The back yard of one new home backs onto an automobilesize boulder carried more than 30 miles from Mount Rainier by the violent flood.
The threat brought a shrug from a developer. "We are aware that 500 years ago there was a mudflow and that we're building on top of that mudflow," said Brian Housley, one of the partners who owns the Whitehawk subdivision property of $110,000 to $150,000 homes. Other partners did not return phone calls.
"Pierce County passed an ordinance in November to limit home density on land in the valley to one home per five acres because of potential danger from the volcano," said county planner Mark Truckey.
The county also blocked Orting from building a new school on county land in the valley.
Truckey is sympathetic to the political dilemma of this town of 2,400 people.
"We'd like to see similar restrictions for adjacent cities," he noted. "However, Orting's city limits are all within the mudflow area. They have a much more difficult decision than we do."
Warnings go unheard Fielding, the fire chief, said he has been frustrated in trying to educate valley residents on Rainier's danger. Town meetings have been called in Orting the past three years, but "turnout has been marginal to nil," he said.
While the Orting Valley is rapidly growing in population, "to evacuate more people on our existing road system is very difficult," Fielding warned.
The decision of USGS to highlight the potential risk from a type of disaster that on average occurs just once in 500 to 1,000 years illustrates why the agency has been the object of debate in Congress this year.
The federal geologists in the 115-year-old agency have been moving in recent years from an emphasis on mineral mapping to identification of geologic risks, such as earthquake and volcanic hazards in the Pacific Northwest. It also produces topographic maps popular with hikers and monitors rivers to give flood warnings.
None of this seems very compelling to some East Coast legislators, and USGS warnings can appear downright hostile to would be land developers in geologically sensitive areas. Conservative Republicans, led by House Budget Committee Chairman John Kasich of Ohio, have tentatively proposed eliminating the bad-news agency.
In response USGS has cut its work force 10 percent, spun off some of its work to private contractors and has started courting public recognition of what it does.
New studies compare mudflow risk, which few insure against, to fire risk, which almost everyone insures against, to show the warnings have relevance.
Greater than fire risk USGS cites a Federal Emergency Management Agency study showing that smaller mudflows that occur on an average of every 100 years are 27 times more likely than fire to hit homes near the mountain. Geologists have extrapolated that to the rarer 500 to 1,000 year events that can flow as far as Puget Sound at Tacoma's Commencement Bay.
A similar flow surged down the Toutle River Valley from Mount St. Helens in 1980, causing extensive damage and temporarily plugging the shipping channel in the Columbia River.

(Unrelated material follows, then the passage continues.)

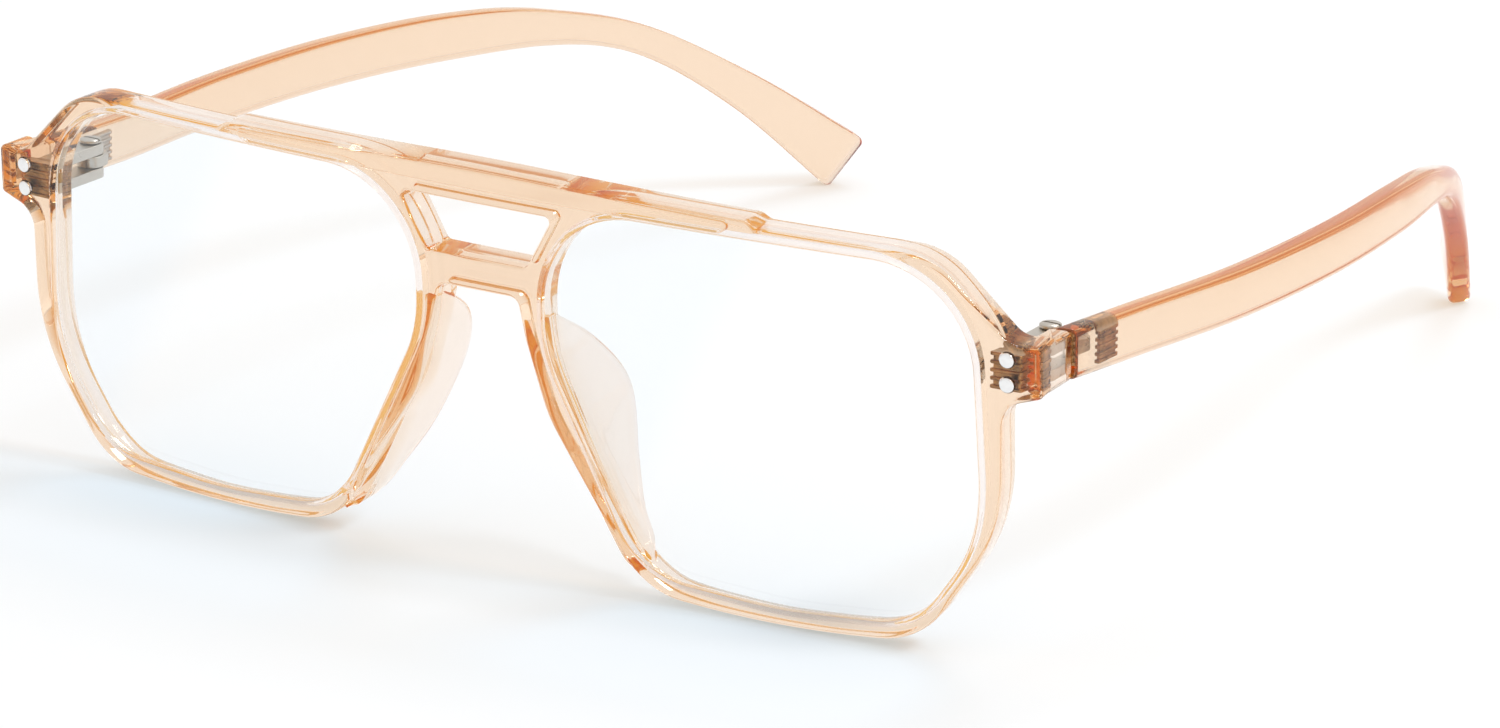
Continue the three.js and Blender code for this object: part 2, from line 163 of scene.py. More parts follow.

Cascade Range volcanoes as a group have averaged a major eruption about once a century. Rainier is considered the most dangerous because so many people live near it.
"Most true conservatives are in favor of people knowing the risks and then having the freedom of basing decisions on knowing those risks," said Scott, the geologist.

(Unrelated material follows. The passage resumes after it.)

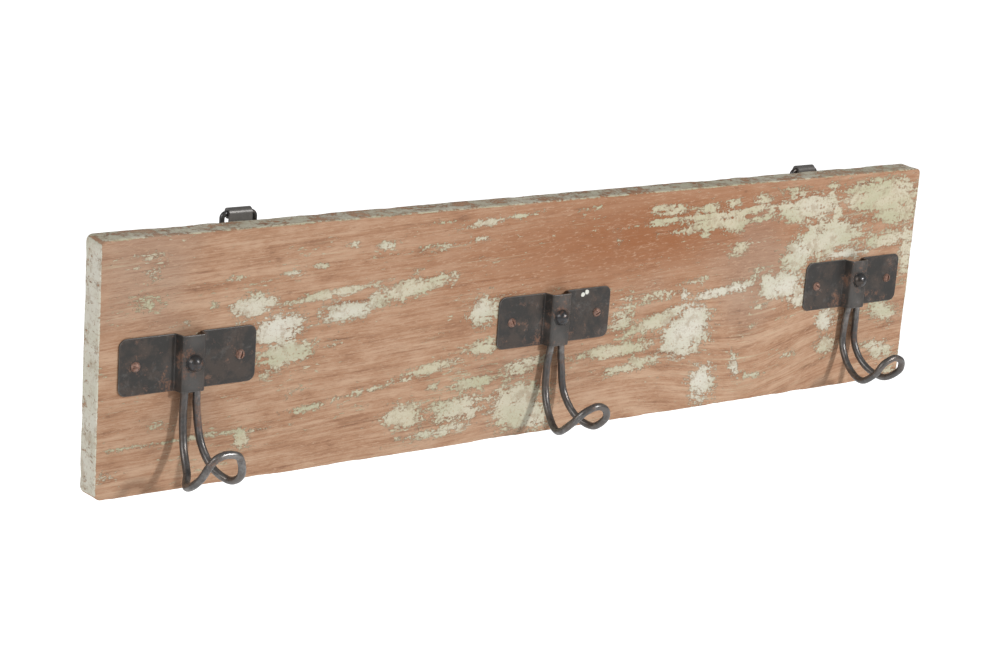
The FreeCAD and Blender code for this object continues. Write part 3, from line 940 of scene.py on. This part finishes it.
@dataclass
class HookPlate:
    """Sheet steel plate with a pressed channel, worn round at its edges."""

    side: Side
    width: float = 90.0 * MM
    height: float = 34.5 * MM
    sheet: float = 1.2 * MM
    corner: float = 5.0 * MM
    foot_half: float = 8.62 * MM
    front_half: float = 6.80 * MM
    rise: float = 7.1 * MM
    bend: float = 1.5 * MM
    board_front: float = -18.0 * MM

    def _section(self) -> list[tuple[Vector, Vector]]:
        """Middle line of the sheet across the plate, with its outward normals.

        Returns:
            Pairs of point (x, distance out) and normal, from left to right.
        """
        corners = [Vector((self.width / 2, self.sheet / 2)),
                   Vector((self.foot_half, self.sheet / 2)),
                   Vector((self.front_half, self.sheet / 2 + self.rise)),
                   Vector((0.0, self.sheet / 2 + self.rise))]
        half = [corners[0]]
        for before, at, after in zip(corners, corners[1:], corners[2:]):
            back, on = (before - at).normalized(), (after - at).normalized()
            opening = back.angle(on) / 2
            trim = self.bend / math.tan(opening)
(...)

But when Pierce County decided to block Orting's plan to site a new school on county land on the Electron debris flow, it turned to Scott and the USGS for expertise to back its position. "We've defined risk in a way that will stand up in court," said Scott, who has been studying Mount Rainier's potential dangers for 10 years.
Mount Rainier last erupted about 150 years ago and hasn't had an eruption greatly modifying its shape for at least 1,200 years. When the Electron flow roared down the Orting Valley, Columbus had just discovered America. And while the Osceola mudflow exceeded in volume the collapse of Mount St. Helens and reached the present sites of Auburn and Tacoma, it occurred 5,000 years ago.
Not as benign as it looks But the volcano is not as benign as it looks, explained Scott and hydrologist Carolyn Driedger.
The pile of volcanic debris nearly three miles high is so heavy that "the crust underneath is quivering like a bowl of Jell-O," Scott said. Small earthquakes around the peak are routine.
Its interior is permeated by hot water and steam that erode the cohesion of the rock, making sudden landslides possible.
And the volcano has about a cubic mile of permanent ice and snow--or as much as all other Cascade volcanoes combined--that could melt and give way.
The Osceola mudflow decapitated the top 2,000 feet of the volcano, creating an east-facing amphitheater similar to that seen today on Mount St. Helens. Subsequent eruptions created the new twin-coned peak seen today.
Similar but smaller mudflows have roared off the mountain every 500 to 1,000 years as wedges of Rainier collapse.
Smaller flows are common, particularly "outburst floods" from water accumulating in melting glaciers. In 1947 the terminus of the Kautz glacier collapsed and carried a mudflow for nine miles burying a half mile of national-park road and creating a "ghost forest" of dead trees.
Outburst floods of trapped water erupted from Nisqually glacier in 1926, 1932, 1934, 1955, 1968, 1970, 1972, and 1985.
Similar smaller floods of water and debris have roared down Tahoma Creek from South Tahoma Glacier almost annually. Just since 1986, a gorge beneath a bridge on the Wonderland Trail has deepened from 30 feet to 80 feet from the erosive power of repeated debris flows.
And, in 1989, enough rock to fill the Kingdome slid down a flank of the mountain and triggered seismic instruments up to 120 miles away.
Scott and Driedger said the lesson is that the eruption of Mount St. Helens was no fluke.
"We're not in the business of proposing regulations. Our job is to do basic science. Mount Rainier is the single greatest volcanic risk in the Cascade Range. What people choose to do about it is their business," Scott said.